Step 2 (preprocess our data)
Our goal here is to prepare the reddit posts for our eventual sentiment analysis. We cannot jump right in as we will have some problems in the formatting such as URLS, special characters, emojis and so on. We might also want to lowercase all the text though that might affect the sentiment analysis. For example don’t and DON’T convey two different tones of sentiment.
Let’s however try and get a bit more data from our reddit posts first.
# Getting the posts from r/datascience
subreddit = reddit.subreddit("datascience")
# Getting the top 4 hot posts with number of comments, upvotes and the text
posts = []
for post in subreddit.hot(limit=4):
posts.append({
"title": post.title,
"text": post.selftext,
"score": post.score,
"comments": post.num_comments
})
print(posts)
- doing another proof of concept by printing the hot 4 reddit posts with the title, the body of the post, the upvotes and the number of comments
Ok now let us try and fetch the actual comments.
# fetching the comments in the 4 hot posts
comments = []
for post in subreddit.hot(limit=4):
post.comments.replace_more(limit=0)
for comment in post.comments.list():
comments.append({
"post_title": post.title,
"comment_text": comment.body,
"comment_score": comment.score
})
print(comments)
- there is one very important line of code here in
post.comments.replace_more(limit=0)
- to understand what this does let’s look at a reddit post with a lot of activity
- The + button highlighted in red is a “more comments loader” which serves the purpose of keeping the post looking less cluttered and less resource intensive. Think of how hard to read the comments would be if for the top comment there were 50 replies. Just to get to the 2nd comment on the post you would have to do a lot of scrolling. Additionally think of the strain on the website if every time you clicked on a post, reddit had to load every single comment.

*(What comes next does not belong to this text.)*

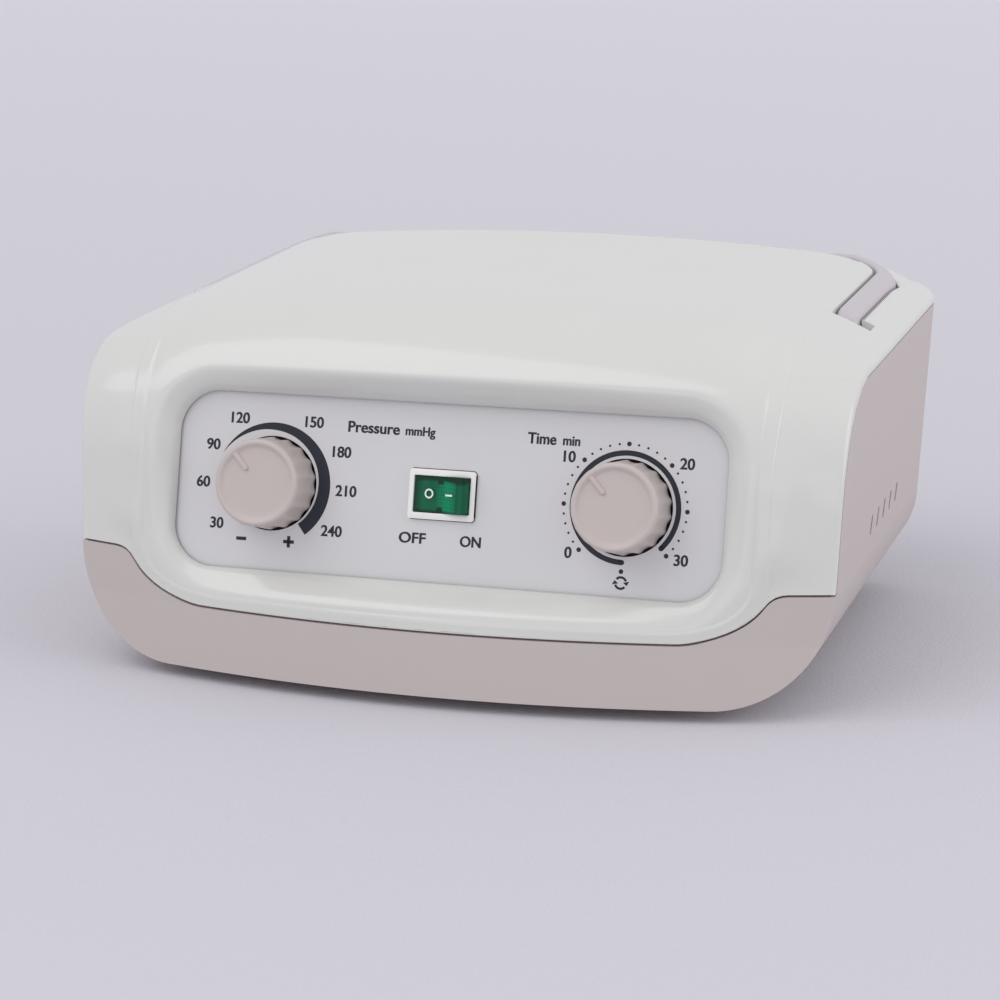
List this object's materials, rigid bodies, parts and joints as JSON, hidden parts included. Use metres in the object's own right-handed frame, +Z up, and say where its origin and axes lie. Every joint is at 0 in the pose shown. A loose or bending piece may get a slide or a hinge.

- Now that we know the functionality we have to note that it hinders our comment fetching process. We want to get rid of this functionality so that we can fetch every comment in the post. That is where
post.comments.replace_more(limit=0)
comes into play. We simply set the number of + signs or “more comments loaders” to 0.
Cleaning the text data
We are getting to the first big obstacle of this whole project which is cleaning and organizing our data. As said before we are going to have to remove a lot of unnecessary jargon such as URLS, emojis, and symbols. Two python libraries that can help with this are RegEx
and nltk
. Before using these in code let’s try and see why and how we can use these libraries.
Benefits of nltk
- Stopword removal —> removes words such as, “and”, “the”, “is” which don’t add value to us.
- e.g. “The fox is brown and fast” —> “fox brown fast”
- Tokenization —> splits sentences into a list of words for easier processing.
- e.g. “fox brown fast” —> [“fox”, “brown”, “fast”].
- Stemming —> reduces words to their base form for easier processing.
- e.g. “jumping” —> “jump”
Benefits of RegEx
- Removes URLS –> “check this out https://google.com” —> “check this out”
- Removes special characters –> “data science is awesome🔥🔥🔥!” –> “data science is awesome”
- Removes spaces –> “what is a linear /n regression “ –> “what is a linear regression”
By removing the noise with nltk
and RegEx
our model will be able to focus on the essential words that carry the sentiment, allowing our results to be more accurate and interpretable.
Ok let’s get into the actual code.
import re
import nltk
from nltk.corpus import stopwords
nltk.download("stopwords")
stop_words = set(stopwords.words("english"))
- downloading the latest stopword wordlist to reference
stop_words = set(stopwords.words("english"))
turns the list of stopwords into a set which is faster when checking to see if our text has these stopwords in them
# Cleaning our text
def clean_text(text):
# Remove special characters
text = re.sub(r"[^a-zA-Z\s]", "", text)
# Remove URLS
text = re.sub(r"http\S+|www\S+|https\S+", "", text, flags=re.MULTILINE)
# Convert to lowercase
text = text.lower()
# Remove stopwords
text = " ".join([
word for word in text.split() if word not in stop_words
])
return text
- removing the URLS, special characters and stopwords
# Cleaning posts and comments
cleaned_posts = [{
"title": clean_text(post["title"]), "text": clean_text(post["text"])
} for post in posts]
cleaned_comments = [{
"post_title": clean_text(comment["post_title"]), "comment_text": clean_text(comment["comment_text"])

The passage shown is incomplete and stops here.